▸ **AIM OF THE TASK**
Reproduce only the lines of the material below that start at the line containing "belt_webbing(navy)" and stop at the line containing "bpy.data.objects.remove(obj)". Keep both end lines.

▸ **Entries with model source code**
====

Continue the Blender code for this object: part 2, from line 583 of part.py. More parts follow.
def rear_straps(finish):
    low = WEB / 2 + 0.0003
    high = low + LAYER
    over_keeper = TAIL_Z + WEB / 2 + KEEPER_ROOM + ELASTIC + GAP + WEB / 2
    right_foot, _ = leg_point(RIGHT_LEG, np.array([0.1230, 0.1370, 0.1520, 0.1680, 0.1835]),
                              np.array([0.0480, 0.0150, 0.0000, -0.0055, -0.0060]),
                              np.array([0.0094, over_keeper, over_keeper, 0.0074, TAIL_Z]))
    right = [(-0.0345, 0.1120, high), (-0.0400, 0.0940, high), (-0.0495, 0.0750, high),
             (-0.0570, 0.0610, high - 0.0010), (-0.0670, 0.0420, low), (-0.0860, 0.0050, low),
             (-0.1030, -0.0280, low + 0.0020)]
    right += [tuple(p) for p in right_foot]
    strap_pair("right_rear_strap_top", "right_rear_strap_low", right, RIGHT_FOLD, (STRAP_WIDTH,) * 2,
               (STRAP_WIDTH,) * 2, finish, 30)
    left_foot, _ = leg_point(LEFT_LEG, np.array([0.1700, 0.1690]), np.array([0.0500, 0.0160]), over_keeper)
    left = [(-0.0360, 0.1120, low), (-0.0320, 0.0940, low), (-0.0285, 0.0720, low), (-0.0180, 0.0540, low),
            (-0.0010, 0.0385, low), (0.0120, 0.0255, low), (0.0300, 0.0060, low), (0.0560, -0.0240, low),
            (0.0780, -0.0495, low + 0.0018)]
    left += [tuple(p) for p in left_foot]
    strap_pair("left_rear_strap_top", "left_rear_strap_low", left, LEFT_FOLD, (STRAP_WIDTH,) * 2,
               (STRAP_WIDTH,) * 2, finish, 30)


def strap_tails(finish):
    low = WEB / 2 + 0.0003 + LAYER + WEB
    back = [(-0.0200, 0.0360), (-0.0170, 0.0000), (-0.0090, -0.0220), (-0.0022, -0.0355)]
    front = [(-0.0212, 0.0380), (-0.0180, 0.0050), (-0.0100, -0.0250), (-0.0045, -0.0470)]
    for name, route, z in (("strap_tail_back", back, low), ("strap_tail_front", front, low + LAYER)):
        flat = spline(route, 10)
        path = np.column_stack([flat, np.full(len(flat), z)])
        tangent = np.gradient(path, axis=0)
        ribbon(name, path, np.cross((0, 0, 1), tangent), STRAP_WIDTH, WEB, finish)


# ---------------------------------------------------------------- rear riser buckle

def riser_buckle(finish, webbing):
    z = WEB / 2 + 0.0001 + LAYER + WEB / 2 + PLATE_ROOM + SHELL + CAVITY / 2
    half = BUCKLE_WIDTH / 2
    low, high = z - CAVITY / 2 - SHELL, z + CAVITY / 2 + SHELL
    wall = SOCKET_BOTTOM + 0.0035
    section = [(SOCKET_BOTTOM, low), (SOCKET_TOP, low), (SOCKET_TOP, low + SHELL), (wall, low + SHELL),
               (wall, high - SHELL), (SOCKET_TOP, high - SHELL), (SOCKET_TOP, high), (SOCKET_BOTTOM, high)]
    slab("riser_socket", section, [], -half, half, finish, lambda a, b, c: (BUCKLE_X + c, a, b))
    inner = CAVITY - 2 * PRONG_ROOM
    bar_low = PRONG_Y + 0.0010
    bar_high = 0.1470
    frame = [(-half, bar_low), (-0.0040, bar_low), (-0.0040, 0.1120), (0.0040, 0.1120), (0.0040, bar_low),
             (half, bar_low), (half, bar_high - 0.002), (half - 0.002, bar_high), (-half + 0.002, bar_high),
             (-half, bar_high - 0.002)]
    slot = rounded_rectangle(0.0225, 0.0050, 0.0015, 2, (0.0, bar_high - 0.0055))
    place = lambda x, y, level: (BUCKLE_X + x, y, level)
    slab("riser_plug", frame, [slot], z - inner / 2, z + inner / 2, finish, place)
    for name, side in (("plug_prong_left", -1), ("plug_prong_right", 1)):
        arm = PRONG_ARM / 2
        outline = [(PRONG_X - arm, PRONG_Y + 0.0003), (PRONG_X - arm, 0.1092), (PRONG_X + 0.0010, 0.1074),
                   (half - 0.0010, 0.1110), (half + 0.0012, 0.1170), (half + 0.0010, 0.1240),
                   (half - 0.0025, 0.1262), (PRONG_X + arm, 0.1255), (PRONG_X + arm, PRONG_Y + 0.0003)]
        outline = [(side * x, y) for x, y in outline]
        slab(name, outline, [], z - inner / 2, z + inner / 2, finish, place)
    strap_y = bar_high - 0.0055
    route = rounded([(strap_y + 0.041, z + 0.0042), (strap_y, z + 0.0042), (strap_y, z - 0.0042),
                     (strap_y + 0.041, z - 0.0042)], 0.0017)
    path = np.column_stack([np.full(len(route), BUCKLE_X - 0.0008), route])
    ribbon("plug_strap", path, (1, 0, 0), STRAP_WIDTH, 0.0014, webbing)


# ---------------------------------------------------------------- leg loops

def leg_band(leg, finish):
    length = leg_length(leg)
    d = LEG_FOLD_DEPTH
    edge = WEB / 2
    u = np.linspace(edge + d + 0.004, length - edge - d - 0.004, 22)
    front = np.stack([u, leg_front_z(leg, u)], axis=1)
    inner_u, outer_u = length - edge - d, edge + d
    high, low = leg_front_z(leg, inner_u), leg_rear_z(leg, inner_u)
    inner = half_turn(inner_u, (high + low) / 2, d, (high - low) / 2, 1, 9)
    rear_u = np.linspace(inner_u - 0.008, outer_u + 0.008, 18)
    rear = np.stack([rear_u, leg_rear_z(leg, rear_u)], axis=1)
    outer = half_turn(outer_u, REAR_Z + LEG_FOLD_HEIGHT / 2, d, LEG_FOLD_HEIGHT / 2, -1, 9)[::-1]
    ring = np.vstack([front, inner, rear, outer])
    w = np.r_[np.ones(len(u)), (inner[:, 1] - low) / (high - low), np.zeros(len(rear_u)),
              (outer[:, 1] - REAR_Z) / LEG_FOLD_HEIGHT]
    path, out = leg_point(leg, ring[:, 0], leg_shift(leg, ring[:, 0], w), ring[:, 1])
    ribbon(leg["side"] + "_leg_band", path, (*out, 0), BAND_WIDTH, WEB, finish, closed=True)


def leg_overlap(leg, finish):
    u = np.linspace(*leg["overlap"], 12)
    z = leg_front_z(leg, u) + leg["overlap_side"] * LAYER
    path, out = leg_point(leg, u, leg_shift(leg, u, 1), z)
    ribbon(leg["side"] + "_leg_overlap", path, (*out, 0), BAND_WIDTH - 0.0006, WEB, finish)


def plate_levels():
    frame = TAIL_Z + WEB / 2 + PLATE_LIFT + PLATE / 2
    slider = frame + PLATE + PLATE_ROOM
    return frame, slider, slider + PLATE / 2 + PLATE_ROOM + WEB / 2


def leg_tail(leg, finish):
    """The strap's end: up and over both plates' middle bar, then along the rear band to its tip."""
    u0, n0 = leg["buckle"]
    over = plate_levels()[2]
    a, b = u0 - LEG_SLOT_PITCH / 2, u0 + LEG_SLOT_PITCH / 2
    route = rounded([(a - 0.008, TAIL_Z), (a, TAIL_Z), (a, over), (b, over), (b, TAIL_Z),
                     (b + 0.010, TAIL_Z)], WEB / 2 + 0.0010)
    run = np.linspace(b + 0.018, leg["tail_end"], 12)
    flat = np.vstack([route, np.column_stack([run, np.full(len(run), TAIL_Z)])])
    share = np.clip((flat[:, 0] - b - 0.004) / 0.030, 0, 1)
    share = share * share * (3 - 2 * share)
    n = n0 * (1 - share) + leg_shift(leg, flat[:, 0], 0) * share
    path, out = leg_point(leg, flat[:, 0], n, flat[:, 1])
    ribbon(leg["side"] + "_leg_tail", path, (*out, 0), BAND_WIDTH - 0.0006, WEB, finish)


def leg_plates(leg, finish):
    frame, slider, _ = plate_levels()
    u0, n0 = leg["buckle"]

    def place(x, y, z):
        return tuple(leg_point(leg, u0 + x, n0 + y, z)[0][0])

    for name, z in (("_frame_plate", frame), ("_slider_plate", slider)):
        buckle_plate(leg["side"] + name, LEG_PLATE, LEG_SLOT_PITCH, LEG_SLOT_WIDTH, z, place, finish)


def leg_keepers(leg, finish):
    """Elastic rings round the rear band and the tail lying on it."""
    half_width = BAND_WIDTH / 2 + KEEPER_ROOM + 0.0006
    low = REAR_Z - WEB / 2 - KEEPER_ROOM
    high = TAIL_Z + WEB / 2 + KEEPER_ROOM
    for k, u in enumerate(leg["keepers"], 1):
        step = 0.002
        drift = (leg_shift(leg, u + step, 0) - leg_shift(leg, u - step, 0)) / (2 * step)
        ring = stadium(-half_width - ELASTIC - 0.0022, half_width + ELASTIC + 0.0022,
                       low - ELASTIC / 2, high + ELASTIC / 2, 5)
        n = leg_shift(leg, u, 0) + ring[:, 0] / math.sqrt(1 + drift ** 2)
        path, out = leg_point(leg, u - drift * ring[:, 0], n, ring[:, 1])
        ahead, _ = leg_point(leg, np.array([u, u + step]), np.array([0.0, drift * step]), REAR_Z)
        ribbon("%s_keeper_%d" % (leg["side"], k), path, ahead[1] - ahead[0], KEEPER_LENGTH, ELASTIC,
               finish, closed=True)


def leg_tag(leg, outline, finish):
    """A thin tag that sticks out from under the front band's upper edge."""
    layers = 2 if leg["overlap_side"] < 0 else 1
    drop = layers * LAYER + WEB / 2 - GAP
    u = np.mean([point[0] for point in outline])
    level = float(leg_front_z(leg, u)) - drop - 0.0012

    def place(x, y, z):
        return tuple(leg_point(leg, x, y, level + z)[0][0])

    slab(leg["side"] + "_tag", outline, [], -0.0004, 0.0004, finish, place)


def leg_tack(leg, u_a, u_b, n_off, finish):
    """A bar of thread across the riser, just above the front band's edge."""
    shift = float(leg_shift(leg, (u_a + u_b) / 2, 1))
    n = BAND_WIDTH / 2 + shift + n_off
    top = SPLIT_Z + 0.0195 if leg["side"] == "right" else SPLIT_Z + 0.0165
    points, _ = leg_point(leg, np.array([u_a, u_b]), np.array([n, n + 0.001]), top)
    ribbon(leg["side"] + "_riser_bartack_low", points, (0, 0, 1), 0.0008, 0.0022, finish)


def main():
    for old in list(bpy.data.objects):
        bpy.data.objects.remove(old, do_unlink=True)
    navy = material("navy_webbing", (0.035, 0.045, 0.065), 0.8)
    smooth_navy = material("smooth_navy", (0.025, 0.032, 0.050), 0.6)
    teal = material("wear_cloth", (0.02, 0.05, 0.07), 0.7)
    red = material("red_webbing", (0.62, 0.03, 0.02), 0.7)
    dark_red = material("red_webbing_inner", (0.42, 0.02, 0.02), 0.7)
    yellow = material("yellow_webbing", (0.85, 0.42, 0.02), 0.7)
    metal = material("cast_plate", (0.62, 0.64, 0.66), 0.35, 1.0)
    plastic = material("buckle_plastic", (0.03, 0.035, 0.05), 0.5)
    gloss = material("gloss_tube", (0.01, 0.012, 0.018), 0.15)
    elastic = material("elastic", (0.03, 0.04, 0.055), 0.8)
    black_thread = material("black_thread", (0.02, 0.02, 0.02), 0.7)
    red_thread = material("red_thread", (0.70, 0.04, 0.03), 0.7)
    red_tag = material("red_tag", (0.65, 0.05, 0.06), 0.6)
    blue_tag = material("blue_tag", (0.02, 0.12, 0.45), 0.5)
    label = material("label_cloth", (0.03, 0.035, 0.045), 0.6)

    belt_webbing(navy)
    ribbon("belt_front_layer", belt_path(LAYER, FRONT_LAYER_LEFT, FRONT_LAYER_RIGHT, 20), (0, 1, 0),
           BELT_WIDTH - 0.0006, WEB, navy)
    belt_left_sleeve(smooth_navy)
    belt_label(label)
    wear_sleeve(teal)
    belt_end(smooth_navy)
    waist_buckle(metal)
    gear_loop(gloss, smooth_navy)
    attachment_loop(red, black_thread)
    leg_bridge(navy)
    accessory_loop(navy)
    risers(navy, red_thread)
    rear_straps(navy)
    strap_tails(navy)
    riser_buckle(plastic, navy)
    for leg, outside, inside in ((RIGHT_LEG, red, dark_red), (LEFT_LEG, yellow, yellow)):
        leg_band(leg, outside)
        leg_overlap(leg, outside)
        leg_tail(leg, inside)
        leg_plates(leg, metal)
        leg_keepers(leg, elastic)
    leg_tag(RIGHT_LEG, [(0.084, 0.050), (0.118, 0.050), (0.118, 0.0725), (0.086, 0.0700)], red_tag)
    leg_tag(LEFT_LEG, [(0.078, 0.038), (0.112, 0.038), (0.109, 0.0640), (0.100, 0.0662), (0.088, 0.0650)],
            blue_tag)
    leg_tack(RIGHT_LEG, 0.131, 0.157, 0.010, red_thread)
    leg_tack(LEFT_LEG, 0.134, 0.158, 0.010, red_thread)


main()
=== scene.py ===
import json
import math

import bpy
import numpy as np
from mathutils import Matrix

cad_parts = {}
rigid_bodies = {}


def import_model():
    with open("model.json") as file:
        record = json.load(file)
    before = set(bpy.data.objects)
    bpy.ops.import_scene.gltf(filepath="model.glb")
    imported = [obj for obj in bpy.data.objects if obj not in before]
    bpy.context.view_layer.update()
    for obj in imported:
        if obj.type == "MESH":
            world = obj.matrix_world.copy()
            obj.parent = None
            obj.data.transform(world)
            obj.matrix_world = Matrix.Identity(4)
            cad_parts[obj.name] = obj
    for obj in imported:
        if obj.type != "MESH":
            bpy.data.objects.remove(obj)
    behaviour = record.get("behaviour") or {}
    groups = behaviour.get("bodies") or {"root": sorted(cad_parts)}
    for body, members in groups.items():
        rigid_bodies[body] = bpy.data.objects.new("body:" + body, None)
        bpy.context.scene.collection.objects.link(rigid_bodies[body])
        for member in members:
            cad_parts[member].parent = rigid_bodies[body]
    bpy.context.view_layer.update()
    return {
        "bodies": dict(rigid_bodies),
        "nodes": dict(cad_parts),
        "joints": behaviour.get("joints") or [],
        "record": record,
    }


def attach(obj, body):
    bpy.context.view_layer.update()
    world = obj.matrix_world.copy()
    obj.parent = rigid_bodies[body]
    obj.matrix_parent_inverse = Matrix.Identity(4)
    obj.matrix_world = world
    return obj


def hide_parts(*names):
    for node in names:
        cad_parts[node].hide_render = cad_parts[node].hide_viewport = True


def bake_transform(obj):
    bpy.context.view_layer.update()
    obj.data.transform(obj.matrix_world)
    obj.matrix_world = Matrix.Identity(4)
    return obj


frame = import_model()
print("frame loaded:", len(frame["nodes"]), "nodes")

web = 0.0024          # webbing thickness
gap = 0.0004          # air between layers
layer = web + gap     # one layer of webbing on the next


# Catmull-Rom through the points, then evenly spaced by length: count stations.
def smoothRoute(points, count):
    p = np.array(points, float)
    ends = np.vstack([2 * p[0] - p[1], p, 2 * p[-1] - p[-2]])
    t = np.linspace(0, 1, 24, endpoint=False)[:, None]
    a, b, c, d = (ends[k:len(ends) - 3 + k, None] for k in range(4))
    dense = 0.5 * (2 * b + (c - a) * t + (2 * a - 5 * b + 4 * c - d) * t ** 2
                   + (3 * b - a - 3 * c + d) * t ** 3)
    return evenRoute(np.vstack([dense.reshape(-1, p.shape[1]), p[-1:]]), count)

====

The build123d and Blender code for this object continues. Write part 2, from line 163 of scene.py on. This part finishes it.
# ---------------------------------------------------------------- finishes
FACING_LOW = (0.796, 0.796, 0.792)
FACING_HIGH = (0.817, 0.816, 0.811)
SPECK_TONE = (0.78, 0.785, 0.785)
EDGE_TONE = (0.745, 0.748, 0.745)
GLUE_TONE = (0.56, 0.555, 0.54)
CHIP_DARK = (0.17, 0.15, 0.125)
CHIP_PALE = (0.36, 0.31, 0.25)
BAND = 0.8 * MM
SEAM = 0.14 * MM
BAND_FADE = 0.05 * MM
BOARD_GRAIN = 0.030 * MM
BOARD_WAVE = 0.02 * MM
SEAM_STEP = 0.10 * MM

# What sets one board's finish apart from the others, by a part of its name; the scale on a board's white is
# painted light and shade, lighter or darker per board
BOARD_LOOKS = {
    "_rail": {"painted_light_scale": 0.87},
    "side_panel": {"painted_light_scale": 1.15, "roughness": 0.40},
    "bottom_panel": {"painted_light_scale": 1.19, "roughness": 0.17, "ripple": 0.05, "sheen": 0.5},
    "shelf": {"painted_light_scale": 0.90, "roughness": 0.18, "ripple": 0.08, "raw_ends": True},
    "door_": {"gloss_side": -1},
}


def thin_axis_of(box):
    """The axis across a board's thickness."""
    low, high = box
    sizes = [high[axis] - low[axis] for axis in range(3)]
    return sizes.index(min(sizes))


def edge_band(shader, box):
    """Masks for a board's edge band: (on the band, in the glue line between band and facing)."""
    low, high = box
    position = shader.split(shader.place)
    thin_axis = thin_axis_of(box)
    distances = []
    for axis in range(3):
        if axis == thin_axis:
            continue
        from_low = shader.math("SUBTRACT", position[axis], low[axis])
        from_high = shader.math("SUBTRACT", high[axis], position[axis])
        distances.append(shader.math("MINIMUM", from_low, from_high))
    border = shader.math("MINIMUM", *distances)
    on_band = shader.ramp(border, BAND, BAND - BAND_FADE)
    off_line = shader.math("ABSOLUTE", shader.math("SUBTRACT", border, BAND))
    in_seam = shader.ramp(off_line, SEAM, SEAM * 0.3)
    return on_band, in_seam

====

▸ **RESPONSE FOR THIS EXERCISE**
    belt_webbing(navy)
    ribbon("belt_front_layer", belt_path(LAYER, FRONT_LAYER_LEFT, FRONT_LAYER_RIGHT, 20), (0, 1, 0),
           BELT_WIDTH - 0.0006, WEB, navy)
    belt_left_sleeve(smooth_navy)
    belt_label(label)
    wear_sleeve(teal)
    belt_end(smooth_navy)
    waist_buckle(metal)
    gear_loop(gloss, smooth_navy)
    attachment_loop(red, black_thread)
    leg_bridge(navy)
    accessory_loop(navy)
    risers(navy, red_thread)
    rear_straps(navy)
    strap_tails(navy)
    riser_buckle(plastic, navy)
    for leg, outside, inside in ((RIGHT_LEG, red, dark_red), (LEFT_LEG, yellow, yellow)):
        leg_band(leg, outside)
        leg_overlap(leg, outside)
        leg_tail(leg, inside)
        leg_plates(leg, metal)
        leg_keepers(leg, elastic)
    leg_tag(RIGHT_LEG, [(0.084, 0.050), (0.118, 0.050), (0.118, 0.0725), (0.086, 0.0700)], red_tag)
    leg_tag(LEFT_LEG, [(0.078, 0.038), (0.112, 0.038), (0.109, 0.0640), (0.100, 0.0662), (0.088, 0.0650)],
            blue_tag)
    leg_tack(RIGHT_LEG, 0.131, 0.157, 0.010, red_thread)
    leg_tack(LEFT_LEG, 0.134, 0.158, 0.010, red_thread)


main()
=== scene.py ===
import json
import math

import bpy
import numpy as np
from mathutils import Matrix

cad_parts = {}
rigid_bodies = {}


def import_model():
    with open("model.json") as file:
        record = json.load(file)
    before = set(bpy.data.objects)
    bpy.ops.import_scene.gltf(filepath="model.glb")
    imported = [obj for obj in bpy.data.objects if obj not in before]
    bpy.context.view_layer.update()
    for obj in imported:
        if obj.type == "MESH":
            world = obj.matrix_world.copy()
            obj.parent = None
            obj.data.transform(world)
            obj.matrix_world = Matrix.Identity(4)
            cad_parts[obj.name] = obj
    for obj in imported:
        if obj.type != "MESH":
            bpy.data.objects.remove(obj)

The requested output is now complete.